Molds can be found outside or in damp areas of the home such as the basement or bathroom. To help reduce exposure to molds, try the following:
- Get rid of sources of dampness in basements, such as pipe leaks.
- Use a dehumidifier in any area of your home that smells musty or damp.
- Do not go outdoors at certain times, such as right after a rainstorm, in foggy or damp weather, or when the mold count is high.
- Change filters on your furnace and air conditioners regularly.
These are small scales of skin shed by some animals. Health care professionals may suggest medicines or even immunotherapy (allergy shots) for people who have severe symptoms. There are some other things that may help:
- Keep pets out of the bedroom.
- Remove pets from the home if possible.
- Bathe pets weekly to help reduce allergens.
- Replace carpeting that has animal dander with tile, wood, linoleum, or vinyl flooring.
Weather conditions can affect the amount of pollen in the air. People who have seasonal allergies may notice symptoms occurring anytime from February or March through October. In some parts of the country, trees pollinate in the spring, and grasses can start in the late spring and continue until summer. Here are some tips that may help:
- Keep your windows closed.
- Use air-conditioning to help clean and dehumidify the air in the home.

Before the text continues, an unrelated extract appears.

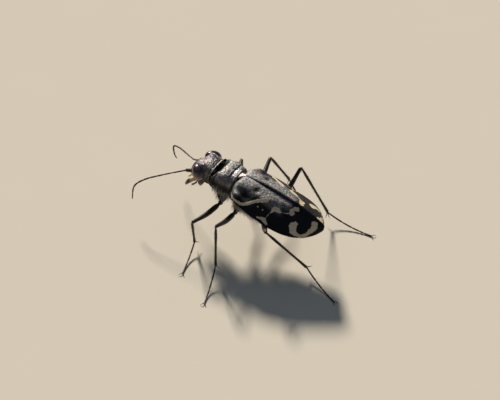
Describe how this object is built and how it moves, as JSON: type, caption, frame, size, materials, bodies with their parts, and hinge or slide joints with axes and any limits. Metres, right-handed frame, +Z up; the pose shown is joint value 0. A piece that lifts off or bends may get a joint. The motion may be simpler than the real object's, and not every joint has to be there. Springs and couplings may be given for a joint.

- Stay indoors when pollen counts are the highest.
- Keep car windows closed when traveling.
Understanding the Words Your Health Care Professional May Use
You may hear some of these words:
Allergen: Substance that may cause an allergic reaction in the body.
Allergic rhinitis: Nasal symptoms caused by allergic reactions.
Allergy: A sensitive response by the immune system to an allergen.
Animal dander: Small scales of skin shed by some animals.
Dust mites: Tiny organisms that cannot be seen by the human eye and that live in mattresses and upholstered furniture.
Hay fever: Another term for seasonal allergic rhinitis.
Immune response: The reaction of your body’s system to an allergen that can result in symptoms such as itchy eyes, sneezing, or a runny nose.
Immunotherapy: A series of shots meant to help the immune system tolerate the allergen.
Indoor allergens: Allergens that usually are found indoors, such as mold, pet dander, dust mites, and cockroaches.
Mold: A type of microscopic fungus that can be an allergen.
Outdoor allergens: Allergens that usually are found outdoors, such as airborne pollens and mold spores.
Perennial allergic rhinitis: A year-round allergy caused by allergens such as mold and dust mites.
Pollen: Tiny particles produced by certain plants.
Seasonal allergic rhinitis: An allergy occurring during a specific season that causes symptoms such as a stuffy, itchy, or runny nose. Another term for hay fever.